In most video coding schemes, the motion compensation process achieves the removal of temporal redundancy. However, specifying the motion vector for every coding unit or macroblock may be more than is actually required. In addition to bits for the motion vector, the residual of the motion compensated difference must also be coded. The point is, to maximize quality not every object needs to be coded at every time instant. In this way, these saved bits can be used for other more important objects at different time instants.

For the non-real-time scenario, the temporal controller makes use of the shape distortion metrics to indicate the amount of movement among shapes in the scene. This measure can relate to the scene at various cue levels as defined in U.S. patent application Ser. No. 09/546,717. Depending on the cue level that this feature (or measure) is extracted from, the temporal controller can provide various ways to impact the temporal resolution of objects in the scene, which are applicable to both encoders and transcoders.

For real-time scenarios, the temporal controller acts in the same manner. However, because the observations are limited because of latency constraints, only causal data are considered. Therefore, the temporal coding decisions are made instantaneously.

As stated earlier, extraction of the shape distortion metric can be done in either the pixel or compressed domain. Regardless of where distortion information is extracted, it should be noted that some tolerance can be incorporated into the decision-making process of the temporal control. In other words, some applications may to tolerate a small amount of undefined area, provide that the gain in the defined area is substantial.
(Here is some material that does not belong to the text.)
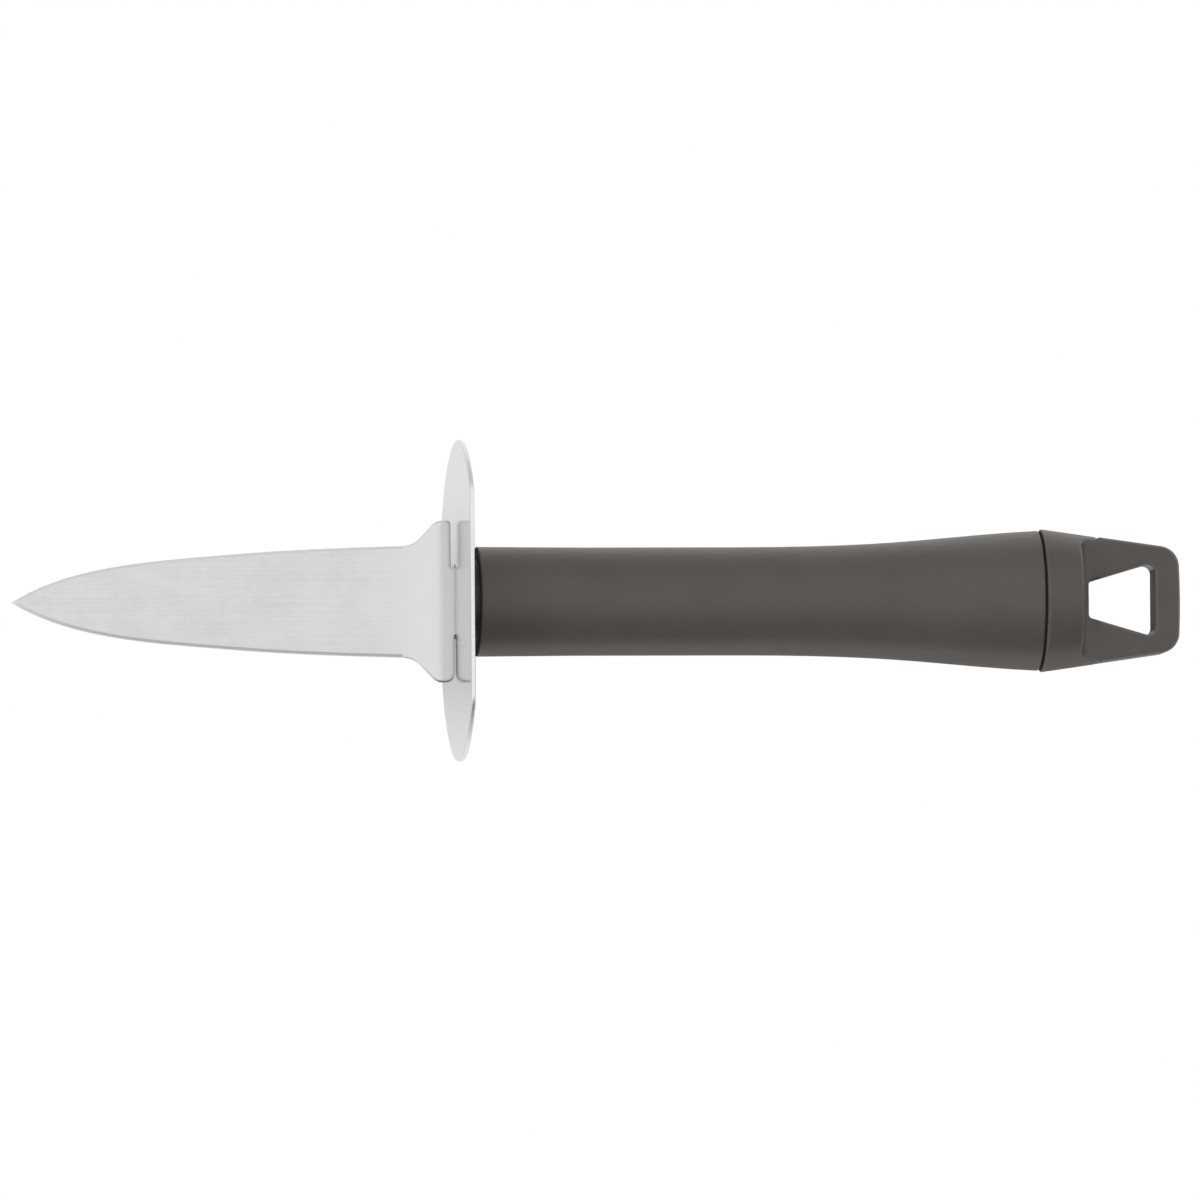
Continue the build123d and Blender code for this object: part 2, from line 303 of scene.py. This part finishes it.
def hang_studio():
    """The room falls from the softbox's white to grey towards -Y, a little sooner on the right than on the
    left, and to a lighter grey towards +Y."""
    world = bpy.data.worlds.new("studio")
    world.use_nodes = True
    tree = world.node_tree
    tree.nodes.clear()
    direction = split_vector(tree, add_node(tree, "ShaderNodeTexCoord").outputs["Generated"])
    rightness = calculate(tree, "MINIMUM", direction["X"], MOST_RIGHT)
    nearness = calculate(tree, "SUBTRACT", rightness, direction["Y"])
    far_side = ramp(tree, direction["Y"], FAR_SOFTBOX_EDGE, FAR_ROOM_EDGE)
    room = blend_colours(tree, far_side, SOFTBOX_WHITE, FAR_ROOM_GREY)
    room = blend_colours(tree, ramp(tree, nearness, SOFTBOX_EDGE, ROOM_EDGE), room, NEAR_ROOM_GREY)
    to_camera = add_node(tree, "ShaderNodeLightPath").outputs["Is Camera Ray"]
    colour = blend_colours(tree, to_camera, room, CAMERA_WHITE)
    light = add_node(tree, "ShaderNodeBackground", {"Color": colour, "Strength": 1.0})
    add_node(tree, "ShaderNodeOutputWorld", {"Surface": light.outputs[0]})
    return world


bpy.context.scene.world = hang_studio()
print("the", bpy.context.scene.world.name, "is hung")

# %% [markdown]
# ## Shared effects
#
# Sheet steel is ground in one direction, which leaves fine parallel streaks. Moulded plastic has a fine
# matt grain and, up close, soft cloudy patches. Both kinds of piece have their edges smoothed, and the
# plastic's edges are also painted lighter, partly as wear and partly as a painted highlight.
# Pictures could show all this, but noise that is worked out in the shader stays sharp at any distance. Each
# effect is a node group, so that the blade, the guard, the grip and the cap share it with their own values.

# %% Helpers for groups
def new_group(name, inputs, outputs):
    """Makes a shader group. inputs maps a name to (socket type, default value), outputs a name to a type."""
    group = bpy.data.node_groups.new(name, "ShaderNodeTree")
    for label, (kind, value) in inputs.items():
        socket = group.interface.new_socket(label, in_out="INPUT", socket_type=kind)
        if value is not None:
            socket.default_value = value
    for label, kind in outputs.items():
        group.interface.new_socket(label, in_out="OUTPUT", socket_type=kind)
    return group, group.nodes.new("NodeGroupInput").outputs, group.nodes.new("NodeGroupOutput").inputs


def seeded_noise(tree, vector, seed, scale, **inputs):
    """Noise in four dimensions. The fourth is the seed, and another seed gives another pattern."""
    inputs = {"Vector": vector, "W": seed, "Scale": scale, **inputs}
    return add_node(tree, "ShaderNodeTexNoise", inputs, noise_dimensions="4D").outputs["Fac"]


print("helpers:", [made.__name__ for made in (new_group, seeded_noise)])

# %% Ground streaks
CLOUDS_PER_LENGTH = 1.6  # how many soft clouds fit into the length of a streak


def make_streaks():
    """Long thin noise. The coordinates are stretched: a streak is Length long along X and Width thick."""
    group, given, out = new_group(
        "ground_streaks",
        {
            "Vector": ("NodeSocketVector", None),
            "Length": ("NodeSocketFloat", 25 * MM),
            "Width": ("NodeSocketFloat", 0.2 * MM),
            "Seed": ("NodeSocketFloat", 0.0),
        },
        {"Streaks": "NodeSocketFloat", "Clouds": "NodeSocketFloat"},
    )
    along = calculate(group, "DIVIDE", 1.0, given["Length"])
    across = calculate(group, "DIVIDE", 1.0, given["Width"])
    scale = add_node(group, "ShaderNodeCombineXYZ", {"X": along, "Y": across, "Z": across}).outputs[0]
    stretched = add_node(group, "ShaderNodeMapping", {"Vector": given["Vector"], "Scale": scale}).outputs[0]
    streaks = seeded_noise(group, stretched, given["Seed"], scale=1.0, Detail=5.0, Roughness=0.65)
    cloud_scale = calculate(group, "DIVIDE", CLOUDS_PER_LENGTH, given["Length"])
    clouds = seeded_noise(group, given["Vector"], given["Seed"], cloud_scale, Detail=2.0)
    group.links.new(streaks, out["Streaks"])
    group.links.new(clouds, out["Clouds"])
    return group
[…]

In this case, a weight ranging between [0,1] is defined, where 0 means that there is no movement among the shape boundaries and 1 means that the shape boundary is completely different. The weight is a function of the shape distortion metrics defined earlier and can correspond to a percentage or normalized value. On the other hand, for applications that do not allow room for composition problems, this weighting will not exist. Rather, only the extreme weights are valid, i.e., 0 or 1.
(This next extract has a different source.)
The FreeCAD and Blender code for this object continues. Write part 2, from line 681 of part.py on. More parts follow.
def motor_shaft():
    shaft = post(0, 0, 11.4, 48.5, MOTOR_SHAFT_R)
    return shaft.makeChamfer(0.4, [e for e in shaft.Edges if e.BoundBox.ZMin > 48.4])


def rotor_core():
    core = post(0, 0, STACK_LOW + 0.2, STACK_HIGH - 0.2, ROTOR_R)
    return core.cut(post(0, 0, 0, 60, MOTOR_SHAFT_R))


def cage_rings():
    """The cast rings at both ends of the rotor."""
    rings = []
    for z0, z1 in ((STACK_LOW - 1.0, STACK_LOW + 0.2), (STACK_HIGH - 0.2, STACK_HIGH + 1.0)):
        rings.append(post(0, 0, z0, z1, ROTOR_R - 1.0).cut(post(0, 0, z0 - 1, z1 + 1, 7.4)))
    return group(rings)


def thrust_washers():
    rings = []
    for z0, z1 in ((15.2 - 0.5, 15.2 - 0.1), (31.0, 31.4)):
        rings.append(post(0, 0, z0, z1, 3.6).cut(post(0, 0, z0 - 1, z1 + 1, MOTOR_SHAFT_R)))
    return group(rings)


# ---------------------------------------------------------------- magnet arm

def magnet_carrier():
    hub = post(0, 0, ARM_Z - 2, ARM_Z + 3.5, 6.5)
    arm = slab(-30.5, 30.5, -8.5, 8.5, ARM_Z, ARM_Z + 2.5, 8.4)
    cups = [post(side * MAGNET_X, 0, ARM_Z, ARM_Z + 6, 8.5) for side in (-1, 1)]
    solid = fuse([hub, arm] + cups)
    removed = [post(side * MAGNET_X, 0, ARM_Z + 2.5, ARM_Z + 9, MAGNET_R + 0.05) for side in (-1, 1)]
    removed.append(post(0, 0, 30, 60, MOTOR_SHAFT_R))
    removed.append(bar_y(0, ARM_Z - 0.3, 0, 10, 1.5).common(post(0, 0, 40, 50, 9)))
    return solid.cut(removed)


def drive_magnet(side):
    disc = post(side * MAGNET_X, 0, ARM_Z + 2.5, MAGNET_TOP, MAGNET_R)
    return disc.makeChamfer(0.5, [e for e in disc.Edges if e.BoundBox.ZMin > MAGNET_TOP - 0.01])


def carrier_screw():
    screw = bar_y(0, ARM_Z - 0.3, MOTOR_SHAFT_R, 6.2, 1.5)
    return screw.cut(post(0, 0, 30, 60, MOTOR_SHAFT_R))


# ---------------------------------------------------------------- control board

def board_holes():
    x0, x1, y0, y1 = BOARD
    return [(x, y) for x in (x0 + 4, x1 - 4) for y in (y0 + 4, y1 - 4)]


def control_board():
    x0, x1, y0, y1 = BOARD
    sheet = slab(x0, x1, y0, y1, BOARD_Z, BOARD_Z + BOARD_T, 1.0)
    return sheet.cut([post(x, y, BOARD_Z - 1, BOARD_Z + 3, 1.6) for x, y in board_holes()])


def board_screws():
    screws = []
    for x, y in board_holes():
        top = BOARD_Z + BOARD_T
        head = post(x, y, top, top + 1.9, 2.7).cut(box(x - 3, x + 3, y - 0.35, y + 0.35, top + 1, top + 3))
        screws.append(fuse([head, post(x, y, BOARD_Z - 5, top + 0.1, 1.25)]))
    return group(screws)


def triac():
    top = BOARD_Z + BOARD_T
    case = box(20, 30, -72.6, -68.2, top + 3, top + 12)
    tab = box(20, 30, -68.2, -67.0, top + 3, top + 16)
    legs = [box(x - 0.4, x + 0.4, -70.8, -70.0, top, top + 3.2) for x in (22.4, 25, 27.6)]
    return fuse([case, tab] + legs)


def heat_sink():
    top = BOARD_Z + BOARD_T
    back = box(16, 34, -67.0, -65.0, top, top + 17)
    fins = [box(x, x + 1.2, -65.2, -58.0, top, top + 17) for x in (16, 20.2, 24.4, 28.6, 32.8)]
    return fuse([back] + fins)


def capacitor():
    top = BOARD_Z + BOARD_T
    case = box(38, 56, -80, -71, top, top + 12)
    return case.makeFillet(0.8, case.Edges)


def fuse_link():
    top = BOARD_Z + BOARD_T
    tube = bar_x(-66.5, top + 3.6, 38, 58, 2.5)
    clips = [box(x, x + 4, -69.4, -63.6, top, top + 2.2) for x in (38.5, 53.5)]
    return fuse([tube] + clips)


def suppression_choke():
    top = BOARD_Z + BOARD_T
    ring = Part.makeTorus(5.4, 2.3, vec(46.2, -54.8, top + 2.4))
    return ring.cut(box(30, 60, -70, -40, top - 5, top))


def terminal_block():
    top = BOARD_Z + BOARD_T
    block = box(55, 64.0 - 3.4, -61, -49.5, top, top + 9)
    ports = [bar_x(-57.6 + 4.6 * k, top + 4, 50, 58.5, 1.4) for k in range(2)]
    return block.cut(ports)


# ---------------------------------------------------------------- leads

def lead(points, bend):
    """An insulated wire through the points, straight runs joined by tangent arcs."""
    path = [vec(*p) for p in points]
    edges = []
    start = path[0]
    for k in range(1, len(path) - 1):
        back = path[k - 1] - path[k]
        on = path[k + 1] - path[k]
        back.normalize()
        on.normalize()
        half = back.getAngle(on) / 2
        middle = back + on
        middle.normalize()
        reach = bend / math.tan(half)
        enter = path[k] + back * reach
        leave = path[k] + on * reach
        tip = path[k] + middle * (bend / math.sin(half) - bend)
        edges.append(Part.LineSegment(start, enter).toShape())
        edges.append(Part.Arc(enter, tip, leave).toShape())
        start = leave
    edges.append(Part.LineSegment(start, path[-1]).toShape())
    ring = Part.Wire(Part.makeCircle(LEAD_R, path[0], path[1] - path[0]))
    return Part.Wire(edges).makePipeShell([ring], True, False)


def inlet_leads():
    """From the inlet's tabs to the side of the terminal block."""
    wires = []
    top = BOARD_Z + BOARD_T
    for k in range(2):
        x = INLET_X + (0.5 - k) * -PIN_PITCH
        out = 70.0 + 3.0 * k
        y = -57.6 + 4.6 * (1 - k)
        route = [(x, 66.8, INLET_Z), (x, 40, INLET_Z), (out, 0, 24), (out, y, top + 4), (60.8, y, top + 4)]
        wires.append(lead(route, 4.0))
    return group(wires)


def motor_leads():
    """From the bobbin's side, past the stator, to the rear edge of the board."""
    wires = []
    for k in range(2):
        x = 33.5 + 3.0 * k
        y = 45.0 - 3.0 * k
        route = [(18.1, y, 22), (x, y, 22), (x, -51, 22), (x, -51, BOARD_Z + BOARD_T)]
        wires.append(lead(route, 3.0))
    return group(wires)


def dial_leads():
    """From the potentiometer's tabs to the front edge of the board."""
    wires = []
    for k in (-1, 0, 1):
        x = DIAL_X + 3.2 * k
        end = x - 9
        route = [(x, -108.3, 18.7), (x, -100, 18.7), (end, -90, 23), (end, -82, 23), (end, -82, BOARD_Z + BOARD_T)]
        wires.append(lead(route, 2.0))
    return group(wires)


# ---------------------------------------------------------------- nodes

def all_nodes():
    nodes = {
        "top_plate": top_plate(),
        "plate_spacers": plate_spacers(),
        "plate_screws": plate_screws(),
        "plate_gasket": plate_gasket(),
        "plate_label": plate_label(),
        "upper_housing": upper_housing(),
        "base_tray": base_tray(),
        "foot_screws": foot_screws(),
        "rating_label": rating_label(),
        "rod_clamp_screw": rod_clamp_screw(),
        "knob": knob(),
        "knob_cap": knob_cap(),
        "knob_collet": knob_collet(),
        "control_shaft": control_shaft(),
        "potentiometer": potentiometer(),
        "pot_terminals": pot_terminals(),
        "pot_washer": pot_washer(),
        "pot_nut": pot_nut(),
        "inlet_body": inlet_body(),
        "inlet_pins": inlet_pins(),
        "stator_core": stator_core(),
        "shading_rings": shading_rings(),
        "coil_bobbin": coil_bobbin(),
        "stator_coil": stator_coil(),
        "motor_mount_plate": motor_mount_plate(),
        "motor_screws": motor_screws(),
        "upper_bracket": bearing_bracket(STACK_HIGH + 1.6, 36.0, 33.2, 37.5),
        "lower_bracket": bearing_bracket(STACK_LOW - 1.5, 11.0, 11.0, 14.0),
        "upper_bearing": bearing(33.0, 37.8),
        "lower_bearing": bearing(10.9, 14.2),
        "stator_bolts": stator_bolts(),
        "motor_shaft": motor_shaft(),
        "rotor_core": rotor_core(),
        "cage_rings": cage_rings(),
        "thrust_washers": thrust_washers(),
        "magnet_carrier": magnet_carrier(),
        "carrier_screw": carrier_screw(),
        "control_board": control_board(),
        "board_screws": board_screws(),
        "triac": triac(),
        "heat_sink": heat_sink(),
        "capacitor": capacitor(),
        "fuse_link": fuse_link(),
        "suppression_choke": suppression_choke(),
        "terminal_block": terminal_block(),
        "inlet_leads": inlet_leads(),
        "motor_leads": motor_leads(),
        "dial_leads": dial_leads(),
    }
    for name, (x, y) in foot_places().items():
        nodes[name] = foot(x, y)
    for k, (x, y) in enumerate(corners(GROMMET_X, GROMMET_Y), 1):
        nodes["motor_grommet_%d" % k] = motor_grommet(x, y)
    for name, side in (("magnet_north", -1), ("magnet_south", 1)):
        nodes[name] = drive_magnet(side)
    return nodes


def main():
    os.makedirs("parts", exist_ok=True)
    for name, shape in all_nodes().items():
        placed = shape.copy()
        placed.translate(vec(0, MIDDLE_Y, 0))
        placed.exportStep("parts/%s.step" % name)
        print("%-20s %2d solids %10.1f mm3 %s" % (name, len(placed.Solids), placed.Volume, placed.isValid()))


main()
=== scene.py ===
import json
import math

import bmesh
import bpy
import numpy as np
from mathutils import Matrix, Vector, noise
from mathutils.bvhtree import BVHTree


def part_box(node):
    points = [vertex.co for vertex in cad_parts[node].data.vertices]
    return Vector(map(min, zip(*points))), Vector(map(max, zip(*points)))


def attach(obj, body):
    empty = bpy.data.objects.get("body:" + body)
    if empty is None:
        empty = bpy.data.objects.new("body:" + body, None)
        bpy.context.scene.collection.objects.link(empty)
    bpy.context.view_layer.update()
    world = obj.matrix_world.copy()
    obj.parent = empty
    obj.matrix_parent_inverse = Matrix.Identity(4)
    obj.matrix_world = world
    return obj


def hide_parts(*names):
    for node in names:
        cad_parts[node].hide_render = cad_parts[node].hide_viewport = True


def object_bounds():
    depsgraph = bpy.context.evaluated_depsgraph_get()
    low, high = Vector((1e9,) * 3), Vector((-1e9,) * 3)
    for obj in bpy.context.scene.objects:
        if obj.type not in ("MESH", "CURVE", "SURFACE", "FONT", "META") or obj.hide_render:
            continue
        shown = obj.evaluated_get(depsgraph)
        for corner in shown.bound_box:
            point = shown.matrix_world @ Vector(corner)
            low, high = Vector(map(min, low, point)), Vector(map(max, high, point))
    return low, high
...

In situations when some tolerable amount of undefined pixels are received, it is possible to recover these pixels using simple post-processing interpolation techniques or other techniques based on error concealment.

Effects and Advantages of Variable Temporal Resolution Encoding

The temporal controller according to our invention provides the following effects and advantages.
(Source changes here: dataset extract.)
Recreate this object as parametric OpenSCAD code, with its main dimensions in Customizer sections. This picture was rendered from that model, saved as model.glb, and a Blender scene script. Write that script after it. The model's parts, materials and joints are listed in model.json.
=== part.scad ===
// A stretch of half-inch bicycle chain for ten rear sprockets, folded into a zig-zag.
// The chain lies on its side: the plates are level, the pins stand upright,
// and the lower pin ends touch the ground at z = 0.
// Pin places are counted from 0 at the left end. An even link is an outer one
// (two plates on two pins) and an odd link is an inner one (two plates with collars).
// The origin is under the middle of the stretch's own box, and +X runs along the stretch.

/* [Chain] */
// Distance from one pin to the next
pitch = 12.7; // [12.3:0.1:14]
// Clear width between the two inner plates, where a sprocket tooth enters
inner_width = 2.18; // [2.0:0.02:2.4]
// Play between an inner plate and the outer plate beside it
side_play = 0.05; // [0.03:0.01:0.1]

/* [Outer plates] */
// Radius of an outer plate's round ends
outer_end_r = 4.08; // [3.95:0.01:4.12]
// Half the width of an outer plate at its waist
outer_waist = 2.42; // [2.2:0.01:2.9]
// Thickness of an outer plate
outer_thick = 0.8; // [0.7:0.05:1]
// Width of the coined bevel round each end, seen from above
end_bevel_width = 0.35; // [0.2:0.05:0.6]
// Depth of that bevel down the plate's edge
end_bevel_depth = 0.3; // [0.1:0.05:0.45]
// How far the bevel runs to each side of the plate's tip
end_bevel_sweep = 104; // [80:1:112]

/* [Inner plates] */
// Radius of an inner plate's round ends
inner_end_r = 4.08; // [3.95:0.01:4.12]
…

Determine instances in time when objects can be encoded or transcoded with variable temporal resolution. Assign fixed non-uniform frame-rates to the objects of a video segment. Extract or locate key frames to enable the summarization of content.

Improve bit allocation, or reserve bits for portions (frames) of a video where changes in shape of objects are large. Such frames are more demanding on the bits required for the shape information. In order to maintain the quality of the texture information, additional bits may be required.

Although the invention has been described by way of examples of above embodiments, it is to be understood that various other adaptations and modifications may be made within the spirit and scope of the invention. Therefore, it is the object of the appended claims to cover all such variations and modifications as come within the true spirit and scope of the invention.

Claims

We claim:

1. A method for coding a video, comprising:

partitioning the video into a plurality of objects;

measuring, over time, differences in shape of each object to determine a plurality of shape features of each object;

combining, the plurality of shape features to determine a temporal resolution for each object; and

coding each object according to the corresponding temporal resolution of the object.

2. The method of claim 1 wherein the video is uncompressed data, and the partitioning, combining, and coding is performed in an encoder.

3. The method of claim 1 wherein the video is compressed data, and the partitioning, combining, and coding is performed in a transcoder.

4. The method of claim 1 wherein at least two objects are coded according to different corresponding temporal resolutions.

5. The method of claim 1 wherein the temporal resolution of a coded object is proportional to the shape difference associated with the coded object.

6. The method of claim 1 wherein the shape difference is a Hamming distance which measures the number of pixels that are different between the objects.

7. The method of claim 3 wherein the partitioned objects have binary shapes, and the Hamming distance, d, is defined as:

d = \sum_{n = 0}^{N - 1} \sum_{m = 0}^{M - 1} \langle α_{1} (m, n) - α_{2} (m, n) \rangle

where α₁(m,n) and α₂(m,n) are corresponding segmentation planes at different time instants.

8. The method of claim 3 wherein the shape difference is a Hausdorff distance, which defines as maxmin function between sets of pixels, associated with the objects.

9. The method of claim 8 wherein the maxmin function is

h(A,B)=max{min{d(a,b)}}

where a and b are pixels of sets A and B of a first and second object respectively, and d(a,b) is a Euclidean distance between the pixels.

10. The method of claim 1 wherein the video includes a plurality of frames, and each frame includes a plurality of macroblocks, and the macroblocks are coded as opaque blocks, transparent blocks, and boundary blocks.

11. The method of claim 1 further comprising:

coding the shape features of the objects as meta-data.

12. The method of claim 1 further comprising;

extracting, overtime, a motion feature from each object;

combining, over time, the motion features with the shape features to determine the temporal resolution for each object over time.

13. The method of claim 1 further comprising;

extracting, overtime, a coding complexity from each object;

combining, over time, the coding complexity with the shape features to determine the temporal resolution for each object over time.

14. The method of claim 1 wherein the shape features of the objects are extracted from a plurality of cue levels of the video.

15. An apparatus for coding a video, comprising:

means for partitioning a video into a plurality of objects;

means for measuring, over time, differences in shape of each object to determine a plurality of shape features of each object;

means for combining, the plurality of shape features to determine a temporal resolution for each object; and

means for coding each object according to the corresponding temporal resolution of the object.

16. The apparatus of claim 15 wherein the means for partitioning and measuring includes a shape code, a motion estimator, a motion compensator and a texture coder.

17. The apparatus of claim 15 wherein the objects and shape features are stored in a memory.

18. The apparatus of claim 15 wherein the video is an uncompressed, and the means for combining is a rate control unit.

19. The apparatus of claim 15 wherein the video is compressed, and the means for combining is a transcoding control unit.